Allah ﷻ berfirman dalam Al-Qur’an surah Al-A’raf ayat 31:
يٰبَنِيْٓ اٰدَمَ خُذُوْا زِيْنَتَكُمْ عِنْدَ كُلِّ مَسْجِدٍ وَّكُلُوْا وَاشْرَبُوْا وَلَا تُسْرِفُوْاۚ اِنَّهٗ لَا يُحِبُّ الْمُسْرِفِيْنَ ࣖ
Artinya: “Wahai anak cucu Adam! Pakailah pakaianmu yang bagus setiap kali memasuki masjid, makan dan minumlah, tetapi jangan berlebihan. Sungguh, Allah tidak menyukai orang yang berlebih-lebihan.”
Ayat ini mengajarkan kepada kita pentingnya kesederhanaan, keseimbangan, dan rasa syukur dalam kehidupan sehari-hari. Dalam sebuah hadis, Rasulullah ﷺ juga bersabda:
لَيْسَ الْغِنَى عَنْ كَثْرَةِ الْعَرَضِ وَلَكِنَّ الْغِنَى غِنَى النَّفْسِ
Artinya: “Kekayaan bukanlah banyaknya harta, tetapi kekayaan yang sebenarnya adalah hati yang merasa cukup.” (HR Bukhari-Muslim, dari Abu Hurairah ra.)

Dari Al-Qur’an dan hadis di atas, dapat disimpulkan beberapa ajaran Nabi Muhammad ﷺ tentang kesederhanaan:
1. Hidup di dunia layaknya seorang musafir
Salah satu prinsip hidup sederhana yang diajarkan oleh Nabi Muhammad ﷺ adalah agar kita menjalani kehidupan di dunia seperti seorang pengembara yang hanya singgah untuk beristirahat.

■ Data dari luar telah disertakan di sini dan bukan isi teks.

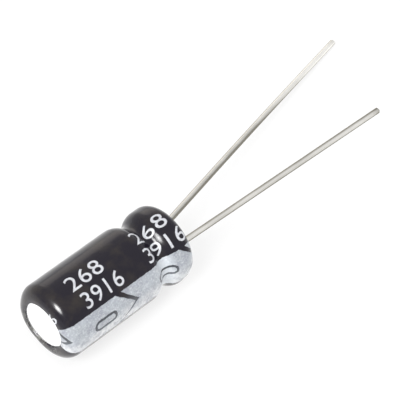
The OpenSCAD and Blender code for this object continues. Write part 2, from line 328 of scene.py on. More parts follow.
def trace(name, points):
    """Starts a piece as a chain of edges through the points, and leaves it in edit mode."""
    clear_selection()
    bpy.ops.mesh.primitive_plane_add(size=0.1, location=points[0])
    piece = bpy.context.object
    piece.name = name
    bpy.ops.object.mode_set(mode="EDIT")
    bpy.ops.mesh.merge(type="CENTER")
    for before, after in zip(points, points[1:]):
        bpy.ops.mesh.extrude_region_move(TRANSFORM_OT_translate={"value": after - before})
    return piece


def close_up():
    """Joins what meets and points every face outwards, in edit mode."""
    bpy.ops.mesh.select_all(action="SELECT")
    bpy.ops.mesh.remove_doubles(threshold=MERGE)
    bpy.ops.mesh.normals_make_consistent(inside=False)


def apply_modifier(piece, kind, **fields):
    """Adds a modifier to the active piece and applies it."""
    modifier = piece.modifiers.new(kind.title(), kind)
    for field, value in fields.items():
        setattr(modifier, field, value)
    bpy.ops.object.modifier_apply(modifier=modifier.name)


def apply_place():
    """Puts the place, turn and size of what is selected into its mesh."""
    bpy.ops.object.transform_apply(location=True, rotation=True, scale=True)


def lay_down(piece, place=Matrix.Identity(4)):
    """Puts a piece that was modelled standing on the floor, with its place in its mesh."""
    clear_selection()
    piece.select_set(True)
    bpy.context.view_layer.objects.active = piece
    piece.matrix_world = LAID @ place @ piece.matrix_world
    apply_place()


def finish_piece(piece, material, slot, *nodes):
    """Gives a piece its material, its body and the nodes that it stands for."""
    piece.data.materials.clear()
    piece.data.materials.append(material)
    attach(piece, "root")
    if nodes:
        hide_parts(*nodes)


def finish_node(name, material):
    """Gives a solid of the frame its material."""
    for slot in frame["nodes"][name].material_slots:
        slot.material = material


# The outline of the sleeve

def arc(centre_r, centre_z, radius, start, end, steps):
    """Points of an arc in the half section, at angles from straight out towards the head."""
    angles = [start + (end - start) * k / steps for k in range(steps + 1)]
    return [Vector((centre_r + radius * math.cos(a), 0, centre_z + radius * math.sin(a)))
            for a in angles]


def straight(start, end, steps):
    """Points between the two ends of a straight line."""
    return [start.lerp(end, k / steps) for k in range(1, steps)]


def sleeve_outline(depth, fineness=1):
    """Half section of the sleeve at a depth under its surface, from head lip to seat lip.

    Each arc and line ends with the number of its steps.
    """
    s = bpy.context.scene.capacitor_sleeve
    radius, length = in_mm(BODY_R), in_mm(BODY_L)
    corner, rim = in_mm(s.head_corner), in_mm(s.rim)
    depth_of_bead, half, root = in_mm(s.bead_depth), in_mm(s.bead_half), in_mm(s.bead_root)
    bead = in_mm(s.bead_height)
    shoulder = (half ** 2 + depth_of_bead ** 2) / (2 * depth_of_bead) - root
    meeting = math.asin(half / (shoulder + root))
    quarter = math.pi / 2
    corner_arc = arc(radius - corner, length - corner, corner - depth, quarter, 0, 14 * fineness)
    upper = arc(radius - shoulder, bead + half, shoulder - depth, 0, -meeting, 9 * fineness)
    groove = arc(radius - depth_of_bead + root, bead, root + depth,
                 math.pi - meeting, math.pi + meeting, 12 * fineness)
    lower = arc(radius - shoulder, bead - half, shoulder - depth, meeting, 0, 9 * fineness)
    rim_arc = arc(radius - rim, rim, rim - depth, 0, -quarter, 12 * fineness)
    head_edge = Vector((radius - in_mm(s.head_lip), 0, length - depth))
    seat_edge = Vector((radius - in_mm(s.seat_lip), 0, depth))
    return ([head_edge] + straight(head_edge, corner_arc[0], 4) + corner_arc
            + straight(corner_arc[-1], upper[0], 24) + upper + groove[1:-1] + lower
            + straight(lower[-1], rim_arc[0], 3) + rim_arc
            + straight(rim_arc[-1], seat_edge, 3) + [seat_edge])


class Skin:
    """The outer surface of the sleeve, by the way along it and round it."""

    def __init__(self):
        self.points = sleeve_outline(0, fineness=3)
        self.ways = [0.0]
        for before, after in zip(self.points, self.points[1:]):
            self.ways.append(self.ways[-1] + (after - before).length)
        # The way along is measured so that it equals the height on the barrel
        on_barrel = in_mm(BODY_R) - 0.001
        top = max(range(len(self.points)),
                  key=lambda k: (self.points[k].x > on_barrel, self.points[k].z))
        self.start = self.points[top].z + self.ways[top]

    def at(self, along, angle, lift):
        """The point at a way along the skin and an angle from the middle of the stripe."""
        way = self.start - along
        k = 0
        while k < len(self.ways) - 2 and self.ways[k + 1] < way:
            k += 1
        before, after = self.points[k], self.points[k + 1]
        edge = (after - before).normalized()
        point = before + edge * (way - self.ways[k])
        out = Vector((-edge.z, 0, edge.x))
        return Matrix.Rotation(angle, 3, "Z") @ (point + out * lift)


def wander(angle, seed):
    """A slow wander round a lip, from -1 to 1."""
    waves = ((2, 0.45, 0.3), (3, 0.3, 2.1), (5, 0.17, 4.4), (9, 0.08, 1.2))
    return sum(share * math.sin(count * angle + phase * seed) for count, share, phase in waves)


def lobe(value, centre, reach):
    """1 at the centre, and falling smoothly to 0 at its reach on both sides."""
    share = max(0.0, 1 - abs(value - centre) / reach)
    return share * share * (3 - 2 * share)


def angle_lobe(angle, centre, reach):
    """A lobe round the can, with its centre and reach in degrees."""
    return lobe((math.degrees(angle) - centre + 180) % 360 - 180, 0, reach)


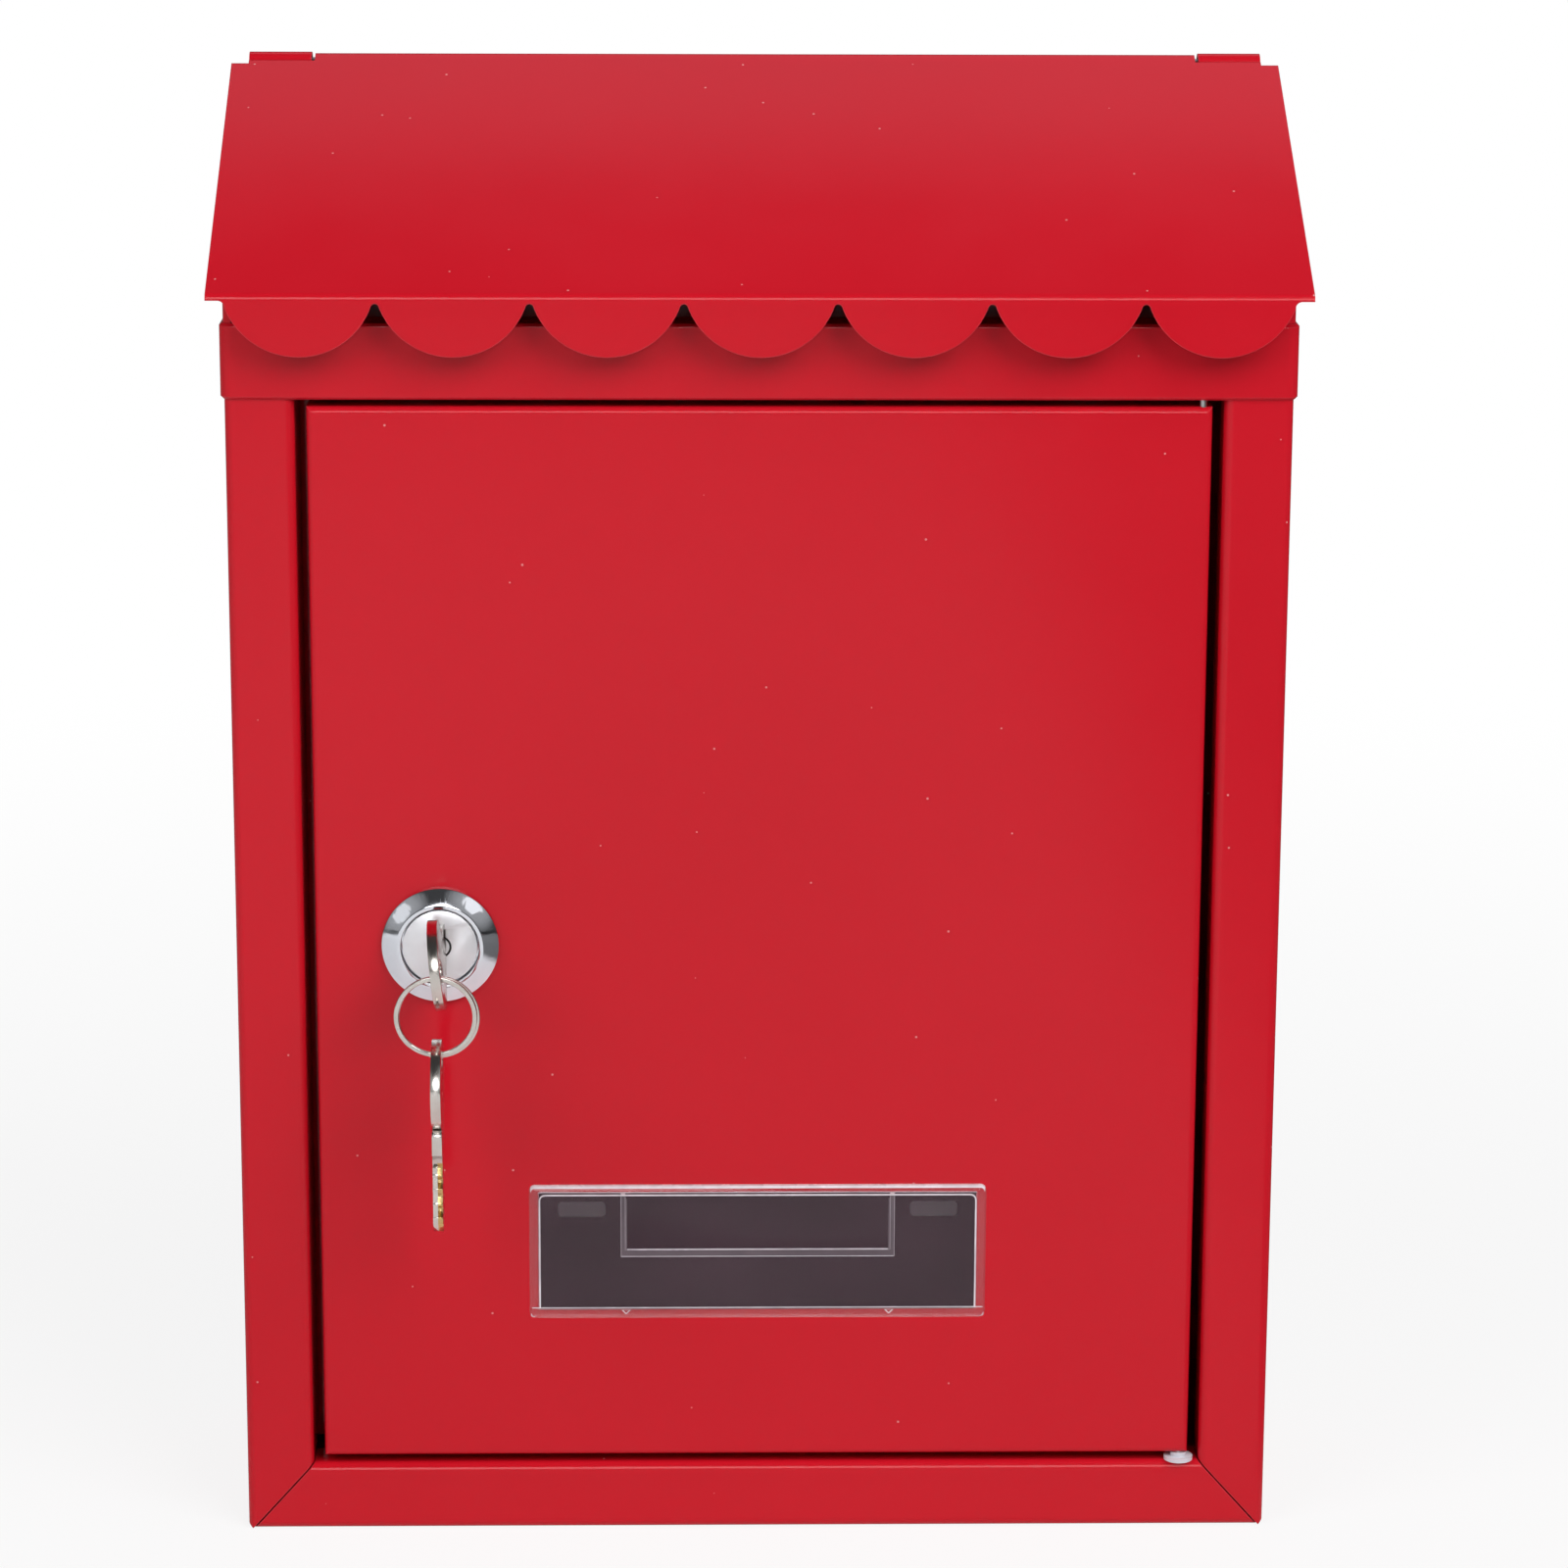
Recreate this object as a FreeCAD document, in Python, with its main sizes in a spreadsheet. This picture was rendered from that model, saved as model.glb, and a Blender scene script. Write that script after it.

2. Makan untuk hidup, bukan hidup untuk makan
Porsi makan manusia idealnya adalah sepertiga perut untuk makanan, sepertiga untuk air, dan sepertiga sisanya untuk udara.
Nilai-nilai hidup sederhana yang diajarkan dan dicontohkan oleh Nabi Muhammad ﷺ harus kita tanamkan dalam hati agar bisa bahagia, baik di dunia maupun di akhirat.
Mengamalkan gaya hidup sederhana tetap membutuhkan pengelolaan keuangan yang baik. Kamu bisa mengalokasikan hartamu untuk hal-hal yang lebih bermanfaat.
Jangan lupa bersyukur hari ini, ya! Selamat berbahagia dengan bersyukur di bulan yang penuh berkah ini.